* _OBJECTIVE_
Lines holding the string "None" are the ones to copy from this listing.

>> BEGIN EXERCISE MATERIALS

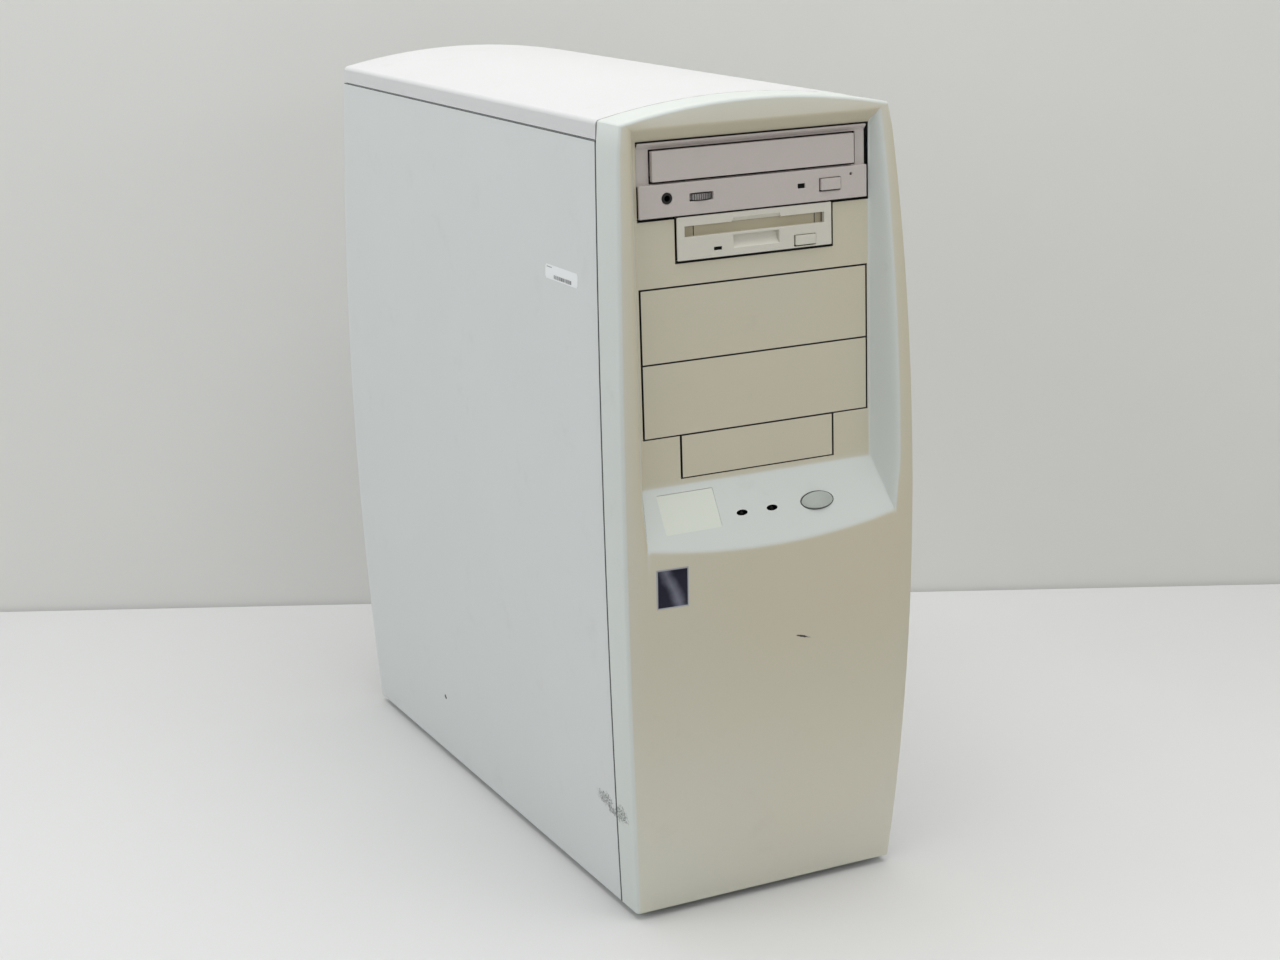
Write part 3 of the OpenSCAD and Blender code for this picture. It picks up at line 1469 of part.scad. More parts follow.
// The flap behind the slot turns inward on two pins at its top
module floppy_door() place() color("#bdb7a6") {
    w = slot_w / 2 - 0.6;
    span([-w, w], [door_y, door_y + door_t], [disk_z - slot_h / 2 - 0.5, door_top + 0.5]);
    rod_x([-w - 2.2, w + 2.2], door_y + door_t / 2, door_top, door_pin_r, $fn = 32);
}

module floppy_eject_button() place() color("#cdc7b4") {
    w = fd_button_w / 2;
    h = fd_button_h / 2;
    translate([fd_button_x, 0, fd_button_z]) {
        span([-w, w], [fd_face - 0.7, fd_back + 2], [-h, h]);
        span([-2, 2], [fd_back + 1, fd_back + fd_button_travel + 11], [-1.2, 1.2]);
    }
}

// Frame of the floppy mechanism below and beside the disk's path
module floppy_deck() place() color("#8a8e92") {
    t = 0.8;
    x = fd_w / 2 - t;
    bottom = fd_low + t;
    y = [fd_back + 20, fd_y1 - 12];
    ear_x = [slot_w / 2 + 0.4, slot_w / 2 + 2.5];
    span([-x, x], y, [bottom, bottom + 1.5]);
    both_sides() {
        span([x - 2.4, x], y, [bottom, disk_z + 6]);
        difference() {
            union() {
                span(ear_x, [fd_back + 0.2, fd_back + 21], [bottom, door_top + 2]);
                span(ear_x, [fd_back - fd_hollow + 0.3, fd_back + 21], [door_top - 4, door_top + 2]);
            }
            rod_x([ear_x[0] - 1, ear_x[1] - 0.6], door_y + door_t / 2, door_top, door_pin_r + shaft_gap,
                $fn = 32);
        }
    }
    rod_z(0, fd_back + 86, [bottom + 1, disk_z - slot_h / 2 - 0.6], 14);
    span([-18, 18], [fd_y1 - 40, fd_y1 - 12], [bottom + 1, disk_z - 3.5]);
}

module drive_lamps() place() color("#4a4632") {
    span([cd_lamp_x - 2.2, cd_lamp_x + 2.2], [cd_face + 1, cd_back + 3],
        [cd_lamp_z - 1.3, cd_lamp_z + 1.3]);
    span([cd_lamp_x - 3, cd_lamp_x + 3], [cd_back + 2.5, cd_back + 6], [deck_top, cd_lamp_z + 1.3]);
    span([fd_lamp_x - 2.4, fd_lamp_x + 2.4], [fd_face + 0.8, fd_back + 3],
        [fd_lamp_z - 0.9, fd_lamp_z + 0.9]);
    span([fd_lamp_x - 3, fd_lamp_x + 3], [fd_back + 2.5, fd_back + 6], [fd_low + 0.8, fd_lamp_z + 0.9]);
}

// ---- Loose fittings ----

speaker_r = 28;

module speaker() place() color("#2b2b2d") {
    z = 108;
    translate([0, frame_back, z]) rotate([-90, 0, 0]) {
        difference() {
            cylinder(r = speaker_r, h = 3);
            translate([0, 0, -1]) cylinder(r1 = speaker_r - 3, r2 = speaker_r - 8, h = 5);
        }
        translate([0, 0, 2.5]) cylinder(r1 = speaker_r - 4, r2 = 14, h = 10);
        translate([0, 0, 12]) cylinder(r = 15, h = 9);
    }
}

// Flat cable with its plug, from the plug's face at y0 back and down to z1
module ribbon(x, w, y0, z, z1) {
    t = 1;
    drop = 14;
    y1 = y0 + drop;
    cable = w - 4;
    span([x - w / 2 + plug_gap, x + w / 2 - plug_gap], [y0, y1 - 5],
        [z + plug_gap - plug_h / 2, z - plug_gap + plug_h / 2]);
    along_x([x - cable / 2, x + cable / 2]) polygon([
        [y0 + t, z], [y1, z], [y1 + 4, z - 4], [y1 + 4, z1],
        [y1 + 4 - t, z1], [y1 + 4 - t, z - 3.6], [y1 - 0.4, z - t], [y0 + t, z - t]
    ]);
}

module ribbon_cables() place() color("#b7b9bd") {
    ribbon(cd_plug_x, cd_plug_w, cd_y1 - cd_wall, cd_plug_z, board_z + 220);
    ribbon(fd_plug_x, fd_plug_w, fd_y1 - cd_wall, fd_plug_z, board_z + 240);
    ribbon(hd_plug_x, cd_plug_w, hd_y0 + hd_d + 4.3, hd_z0 + 6.5, board_z + 130);
}

front_bezel();
name_plate();
case_badge();
power_button();
power_switch();
status_lamps();
bay_blank_upper();
bay_blank_lower();
bay_blank_small();
top_cover();
left_side_panel();
left_panel_screws();
right_side_panel();
right_panel_screws();
feet();
base_pan();
front_frame();
rear_panel();
top_frame();
board_tray();
drive_cage();
floppy_bracket();
hard_drive_cage();
slot_covers();
rear_screws();
io_shield();
psu_case();
psu_circuit();
psu_fan_guard();
psu_fan_frame();
psu_fan_rotor();
mains_inlet();
voltage_slider();
main_board();
expansion_sockets();
memory_modules();
processor_cartridge();
processor_fan_rotor();
rear_ports();
video_card();
sound_card();
sound_jacks();
hard_drive();
cd_case();
cd_bezel();
cd_deck();
cd_tray();
cd_eject_button();
cd_volume_wheel();
cd_headphone_jack();
cd_turntable();
cd_laser_sled();
floppy_case();
floppy_bezel();
floppy_deck();
floppy_door();
floppy_eject_button();
drive_lamps();
speaker();
ribbon_cables();
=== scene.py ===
"""Looks of the vintage tower computer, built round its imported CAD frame."""

import functools
import math

import bmesh
import bpy
from bpy.props import FloatProperty, FloatVectorProperty, IntProperty, PointerProperty
from bpy.types import Operator, Panel, PropertyGroup
from mathutils import Matrix, Vector
from mathutils.geometry import delaunay_2d_cdt


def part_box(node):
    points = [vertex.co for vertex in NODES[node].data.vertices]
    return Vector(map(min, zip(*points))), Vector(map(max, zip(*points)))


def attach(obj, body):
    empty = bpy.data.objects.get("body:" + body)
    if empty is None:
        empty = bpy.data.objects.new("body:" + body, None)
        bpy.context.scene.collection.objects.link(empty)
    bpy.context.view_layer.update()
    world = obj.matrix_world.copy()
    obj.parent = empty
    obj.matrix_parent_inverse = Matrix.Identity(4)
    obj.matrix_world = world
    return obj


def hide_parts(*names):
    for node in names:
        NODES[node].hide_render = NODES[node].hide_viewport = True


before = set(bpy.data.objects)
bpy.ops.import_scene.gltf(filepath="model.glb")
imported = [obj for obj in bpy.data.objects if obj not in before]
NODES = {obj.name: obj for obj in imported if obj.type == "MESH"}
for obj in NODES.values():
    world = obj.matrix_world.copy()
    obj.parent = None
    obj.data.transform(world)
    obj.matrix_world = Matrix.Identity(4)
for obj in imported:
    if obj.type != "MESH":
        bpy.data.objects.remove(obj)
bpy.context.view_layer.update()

bl_info = {
    "name": "Vintage tower computer",
    "version": (1, 0, 0),
    "blender": (4, 5, 0),
    "location": "View3D > Sidebar > Tower",
    "description": "Moulded, painted and plated finishes for a mid tower computer",
    "category": "Object",
}

# Sizes of the case in millimetres, in its own frame: z = 0 is the bottom edge of the
# walls and y = 0 is where the bezel meets the top cover.
CASE_H = 474.0
CASE_W = 176.0
SIDE_BOW = 9.0
TOP_RISE = 9.5
SEAM_BOW = 13.0
BEZEL_FOOT = 23.0
BEZEL_HEAD = 28.0
FRONT_BOW = 19.0
CROWN = 4.1
CROWN_HALF = 82.0
FACE_Y = -22.0
FLOOR_HALF = 76.5
FLARE = 0.5
FLARE_LOW = 0.34
ROOF_RISE = 1.07
ROOF_Z = 463.1
SHELF_Z = 263.0
SHELF_ANGLE = math.radians(59.7)
SEAM_GAP = 0.6
CORNER = 3.0
FOOT_H = 4.5

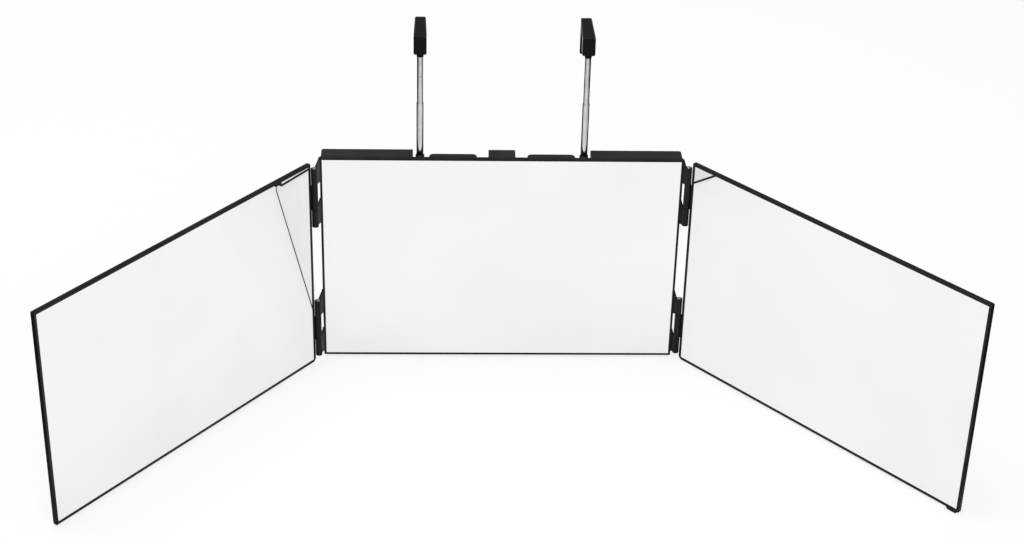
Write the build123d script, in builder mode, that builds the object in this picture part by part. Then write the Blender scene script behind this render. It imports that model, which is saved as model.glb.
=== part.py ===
from build123d import *
from math import cos, radians, sin, tan
import os

os.makedirs("parts", exist_ok=True)

# A three-panel folding mirror that hangs over a door on two telescopic rods with hooks.
# It is modelled first about the middle of the centre panel's lower front edge,
# with the wings swung forward and the rods drawn out, and then placed over its own footprint.

# Panels
centre_width = 360.0
panel_height = 230.0
centre_rim = 2.2
centre_frame_depth = 4.2
centre_depth = 20.5
wing_width = 356.0
wing_rim = 2.9
wing_thickness = 5.0
panel_corner_radius = 1.2
wing_inner_corner_radius = 4.5
rim_edge_bevel = 0.4
wing_back_edge_bevel = 0.9

# Mirror glass and the foam tape behind it
glass_thickness = 2.0
glass_clearance = 0.15
glass_recess = 0.4
tape_thickness = 0.6
tape_width = 18.0
tape_margin = 14.0

# Hinges at the two inner edges of the centre panel
left_wing_angle = 51.0
right_wing_angle = 48.0
hinge_side_offset = 4.8
right_hinge_forward = 3.2
stacked_wing_gap = 1.5
wing_face_behind_axis = 0.8
barrel_radius = 3.3
hinge_length = 65.0
hinge_end_margin = 6.5
middle_knuckle_length = 27.0
knuckle_gap = 0.35
barrel_to_wing_gap = 0.5
arm_thickness = 2.6
arm_rise = 5.5
arm_relief = 0.5
pin_radius = 1.25
pin_clearance = 0.05
pin_head_radius = 2.2
pin_head_height = 0.9
pin_head_bevel = 0.5

# Finger tab under the outer corner of the right wing
tab_drop = 2.4
tab_root_length = 13.5
tab_tip_length = 9.2
tab_corner_distance = 1.4
tab_back_inset = 1.0

# Rear housing and the bays in its top
housing_side_inset = 1.2
housing_wall = 2.0
housing_corner_radius = 2.5
housing_edge_bevel = 0.7
bay_floor_drop = 14.0
rod_notch_inner = 72.1
rod_notch_width = 16.1
ledge_inner = 25.0
ledge_depth = 6.6
ledge_shoulder_radius = 5.0
middle_tab_width = 26.4
ledge_skin = 1.6

# Screws that hold the housing to the centre frame
screw_boss_radius = 3.6
screw_shank_radius = 1.4
screw_head_radius = 2.8
screw_length = 12.0
screw_hole_clearance = 0.06
screw_edge_distance = 12.0
countersink_angle = 90.0
screw_recess_length = 3.2
screw_recess_width = 0.7
screw_recess_depth = 1.2

# Telescopic rods
rod_spacing = 162.4
upper_rod_radius = 3.0
upper_rod_exposed = 49.9
middle_tube_radius = 3.5
middle_tube_wall = 0.3
middle_tube_exposed = 56.9
mouth_length = 2.0
guide_tube_radius = 4.05
guide_tube_wall = 0.35
guide_tube_end_margin = 3.0
slide_clearance = 0.05
swage_length = 16.0
swage_play = 0.3
dimple_radius = 1.0
dimple_depth = 0.8
first_dimple_below_neck = 5.3
dimple_spacing = 14.7

# Bush at the mouth of each guide tube
bush_radius = 4.4
bush_top_drop = 1.5
bush_mouth_length = 2.0
bush_edge_bevel = 0.5
bush_fit_clearance = 0.03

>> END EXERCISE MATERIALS

* _TASK SOLUTION_
    if empty is None:
        empty = bpy.data.objects.new("body:" + body, None)
    obj.parent = None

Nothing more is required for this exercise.